Exercise task:
Reproduce each line of the material precisely.

Stored data:
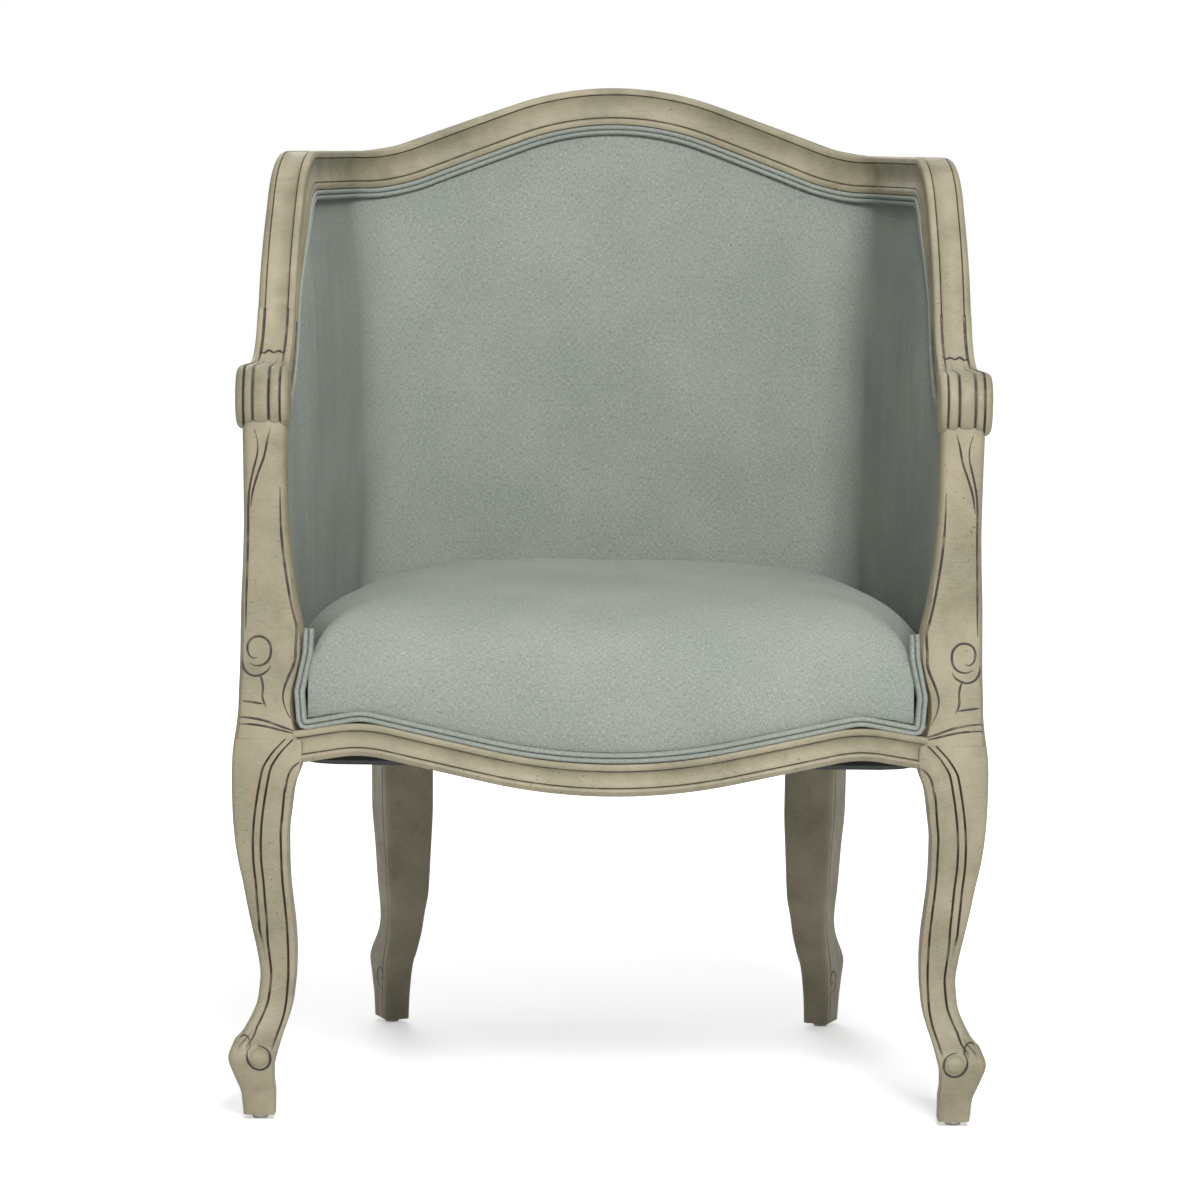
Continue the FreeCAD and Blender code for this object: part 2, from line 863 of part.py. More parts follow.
def seat_outline(share, height):
    """Plan of the seat at a height, drawn in by a share."""
    half = size("seat_front_half")
    middle = Vector(0, tub_back / 2, 0)
    points = []
    for run in seat_runs(run_at_front(size("leg_block") * 2)):
        above = max(0, height - size("pad_low"))
        face = pad_face(run, above / (wall_top(run) - size("pad_low")))
        place = wall(run, height, face - cloth - clearance * 2)
        points.append(Vector(place.x, place.y, 0))
    points.reverse()
    corner = size("leg_block") / 4
    near = corner * (1 - math.sqrt(1 / 2))
    left = seat_front(-half + corner, height)
    right = seat_front(half - corner, height)
    shoulder = size("leg_block") * 1.2
    points += [Vector(-half, shoulder, 0), Vector(-half, left.y + corner, 0)]
    points += [Vector(-half + near, left.y + near, 0)]
    points += [seat_front(x, height) for x in steps_between(-half + corner, half - corner, long_step * 3)]
    points += [Vector(half - near, right.y + near, 0)]
    points += [Vector(half, right.y + corner, 0), Vector(half, shoulder, 0)]
    drawn = [middle + (point - middle) * share for point in points]
    corners = [Vector(point.x, point.y, height) for point in drawn]
    return Part.makePolygon(corners + corners[:1])


SEAT_RING_SHARES = (0.985, 0.94, 0.86, 0.7, 0.45, 0.15)


def make_seat_body(grow, low, bottom):
    """Crowned seat block, grown by a distance on its top and sides, from a bottom height up."""
    top = size("seat_crown_height") - cloth - clearance + grow
    reach = tub_back / 2
    power = size("seat_crown_power")
    edge_share = 1 + grow / reach
    rim_top = size("pad_low") + size("welt_cord") * 3
    wires = [seat_outline(edge_share, height) for height in steps_between(low, rim_top, finest_step * 3 / 2)]
    if bottom < low:
        wires.insert(0, seat_outline(edge_share, bottom))
    for share in SEAT_RING_SHARES:
        rise = (1 - share ** power) ** (1 / power)
        wires.append(seat_outline(share + grow / reach, low + (top - low) * rise))
    return faceted(wires)


SHEET_SHARES = (-1, -0.9, -0.78, -0.4, 0, 0.4, 0.78, 0.9, 1)


def make_dust_cover():
    """Thin sheet under the seat, tacked to the rails' lower edges and taking up their sweeps."""
    thick = size("dust_thick")
    leg_inner = size("knee_reach") - size("leg_block") * LEG_SHARES[-1][2] - clearance * 4
    leg_back = size("leg_block") * LEG_SHARES[-1][2] + clearance * 4
    block_floor = deck_height - size("front_block_height")
    wires = []

    def add(half, y, low, arch_share):
        ridge = []
        for share in SHEET_SHARES:
            arch = front_rail_edge(half * share) - rail_low(front_run)
            held = arch * arch_share if abs(share) < SHEET_SHARES[-2] else 0
            ridge.append(Vector(half * share, y, min(low + held, block_floor) - clearance * 3))
        under = [point - Vector(0, 0, thick) for point in reversed(ridge)]
        wires.append(Part.makePolygon(ridge + under + ridge[:1]))

    front_y = size("front_rail_thick") / 2
    add(leg_inner, front_y, rail_low(front_run), 1)
    add(leg_inner, leg_back, rail_low(front_run), 1)
    back_y = wall(plan_spans()[0][0], rail_floor).y
    for run in steps_between(front_run - rebate * 2, long_step, finest_step * 3):
        place = wall(run, rail_floor, rail_width / 2)
        arch_share = 1 - smooth_share((place.y - leg_back) / (back_y - leg_back))
        add(place.x, place.y, rail_low(run), arch_share)
    return faceted(wires)


WELT_STUMP_SHARES = ((0.78, 1.61), (0.788, 1.33), (0.812, 0.72), (0.807, 0.3))


def seat_welt_samples():
    """Samples of the seat welt's middle line: down one stump, along the front rail, up the other."""
    rise = size("front_rail_face") + size("welt_cord") + clearance
    side = size("front_rail_side")
    slope = math.tan(degrees("front_rail_slope"))
    apex = size("front_rail_low_side") - slope * side
    radius = (size("front_rail_low") - apex) / (1 / math.cos(degrees("front_rail_slope")) - 1)
    climb = [(size("knee_reach") * across, size("leg_height") + size("leg_block") * up)
             for across, up in WELT_STUMP_SHARES]
    foot = (climb[-1][0], size("front_rail_end_height") + rise)
    flank = (side, size("front_rail_low_side") + rise)
    right = climb[:-1] + [foot, flank]
    turn = size("welt_cord") * 3
    corners = right + [(0, apex + rise)] + [(-x, height) for x, height in reversed(right)]
    radii = [turn, turn, turn / 2, size("front_rail_side_radius") / 2]
    samples = rounded_path(corners, radii + [radius] + radii[::-1], finest_step / 2)
    return thinned_evenly(samples)


# Cloth and stuffing in the tub wall

PAD_ROW_SHARES = (0, 0.35, 0.75, 1)
FOAM_TOP_SHARE = 0.93


def crown_at(run):
    bend_run = plan_spans()[0][0] + plan_spans()[1][0]
    settle = smooth_share(abs(run) / bend_run - 1 / 2)
    return size("back_crown") + (size("arm_crown") - size("back_crown")) * settle


def pad_face(run, share):
    """Distance of the inside cloth's inner side from the rail's inner face, at a share of its height."""
    top = rebate - clearance * 2 - size("hessian")
    straight = -size("pad_edge") + (top + size("pad_edge")) * share
    return straight - crown_at(run) * 4 * share * (1 - share)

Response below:
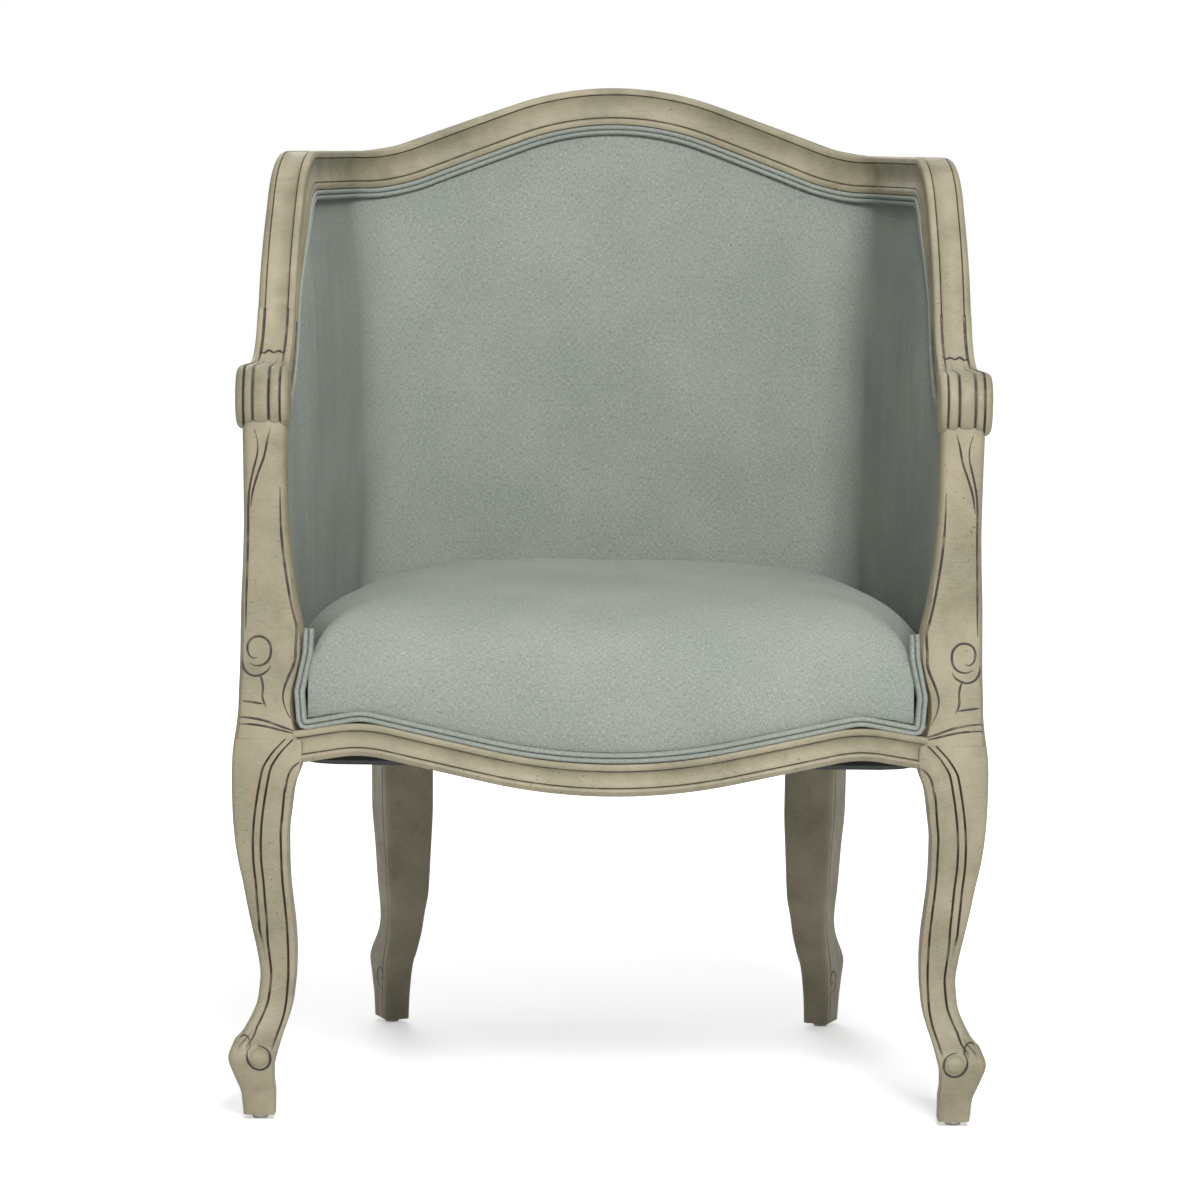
Continue the FreeCAD and Blender code for this object: part 2, from line 863 of part.py. More parts follow.
def seat_outline(share, height):
    """Plan of the seat at a height, drawn in by a share."""
    half = size("seat_front_half")
    middle = Vector(0, tub_back / 2, 0)
    points = []
    for run in seat_runs(run_at_front(size("leg_block") * 2)):
        above = max(0, height - size("pad_low"))
        face = pad_face(run, above / (wall_top(run) - size("pad_low")))
        place = wall(run, height, face - cloth - clearance * 2)
        points.append(Vector(place.x, place.y, 0))
    points.reverse()
    corner = size("leg_block") / 4
    near = corner * (1 - math.sqrt(1 / 2))
    left = seat_front(-half + corner, height)
    right = seat_front(half - corner, height)
    shoulder = size("leg_block") * 1.2
    points += [Vector(-half, shoulder, 0), Vector(-half, left.y + corner, 0)]
    points += [Vector(-half + near, left.y + near, 0)]
    points += [seat_front(x, height) for x in steps_between(-half + corner, half - corner, long_step * 3)]
    points += [Vector(half - near, right.y + near, 0)]
    points += [Vector(half, right.y + corner, 0), Vector(half, shoulder, 0)]
    drawn = [middle + (point - middle) * share for point in points]
    corners = [Vector(point.x, point.y, height) for point in drawn]
    return Part.makePolygon(corners + corners[:1])


SEAT_RING_SHARES = (0.985, 0.94, 0.86, 0.7, 0.45, 0.15)


def make_seat_body(grow, low, bottom):
    """Crowned seat block, grown by a distance on its top and sides, from a bottom height up."""
    top = size("seat_crown_height") - cloth - clearance + grow
    reach = tub_back / 2
    power = size("seat_crown_power")
    edge_share = 1 + grow / reach
    rim_top = size("pad_low") + size("welt_cord") * 3
    wires = [seat_outline(edge_share, height) for height in steps_between(low, rim_top, finest_step * 3 / 2)]
    if bottom < low:
        wires.insert(0, seat_outline(edge_share, bottom))
    for share in SEAT_RING_SHARES:
        rise = (1 - share ** power) ** (1 / power)
        wires.append(seat_outline(share + grow / reach, low + (top - low) * rise))
    return faceted(wires)


SHEET_SHARES = (-1, -0.9, -0.78, -0.4, 0, 0.4, 0.78, 0.9, 1)


def make_dust_cover():
    """Thin sheet under the seat, tacked to the rails' lower edges and taking up their sweeps."""
    thick = size("dust_thick")
    leg_inner = size("knee_reach") - size("leg_block") * LEG_SHARES[-1][2] - clearance * 4
    leg_back = size("leg_block") * LEG_SHARES[-1][2] + clearance * 4
    block_floor = deck_height - size("front_block_height")
    wires = []

    def add(half, y, low, arch_share):
        ridge = []
        for share in SHEET_SHARES:
            arch = front_rail_edge(half * share) - rail_low(front_run)
            held = arch * arch_share if abs(share) < SHEET_SHARES[-2] else 0
            ridge.append(Vector(half * share, y, min(low + held, block_floor) - clearance * 3))
        under = [point - Vector(0, 0, thick) for point in reversed(ridge)]
        wires.append(Part.makePolygon(ridge + under + ridge[:1]))

    front_y = size("front_rail_thick") / 2
    add(leg_inner, front_y, rail_low(front_run), 1)
    add(leg_inner, leg_back, rail_low(front_run), 1)
    back_y = wall(plan_spans()[0][0], rail_floor).y
    for run in steps_between(front_run - rebate * 2, long_step, finest_step * 3):
        place = wall(run, rail_floor, rail_width / 2)
        arch_share = 1 - smooth_share((place.y - leg_back) / (back_y - leg_back))
        add(place.x, place.y, rail_low(run), arch_share)
    return faceted(wires)


WELT_STUMP_SHARES = ((0.78, 1.61), (0.788, 1.33), (0.812, 0.72), (0.807, 0.3))


def seat_welt_samples():
    """Samples of the seat welt's middle line: down one stump, along the front rail, up the other."""
    rise = size("front_rail_face") + size("welt_cord") + clearance
    side = size("front_rail_side")
    slope = math.tan(degrees("front_rail_slope"))
    apex = size("front_rail_low_side") - slope * side
    radius = (size("front_rail_low") - apex) / (1 / math.cos(degrees("front_rail_slope")) - 1)
    climb = [(size("knee_reach") * across, size("leg_height") + size("leg_block") * up)
             for across, up in WELT_STUMP_SHARES]
    foot = (climb[-1][0], size("front_rail_end_height") + rise)
    flank = (side, size("front_rail_low_side") + rise)
    right = climb[:-1] + [foot, flank]
    turn = size("welt_cord") * 3
    corners = right + [(0, apex + rise)] + [(-x, height) for x, height in reversed(right)]
    radii = [turn, turn, turn / 2, size("front_rail_side_radius") / 2]
    samples = rounded_path(corners, radii + [radius] + radii[::-1], finest_step / 2)
    return thinned_evenly(samples)


# Cloth and stuffing in the tub wall

PAD_ROW_SHARES = (0, 0.35, 0.75, 1)
FOAM_TOP_SHARE = 0.93


def crown_at(run):
    bend_run = plan_spans()[0][0] + plan_spans()[1][0]
    settle = smooth_share(abs(run) / bend_run - 1 / 2)
    return size("back_crown") + (size("arm_crown") - size("back_crown")) * settle


def pad_face(run, share):
    """Distance of the inside cloth's inner side from the rail's inner face, at a share of its height."""
    top = rebate - clearance * 2 - size("hessian")
    straight = -size("pad_edge") + (top + size("pad_edge")) * share
    return straight - crown_at(run) * 4 * share * (1 - share)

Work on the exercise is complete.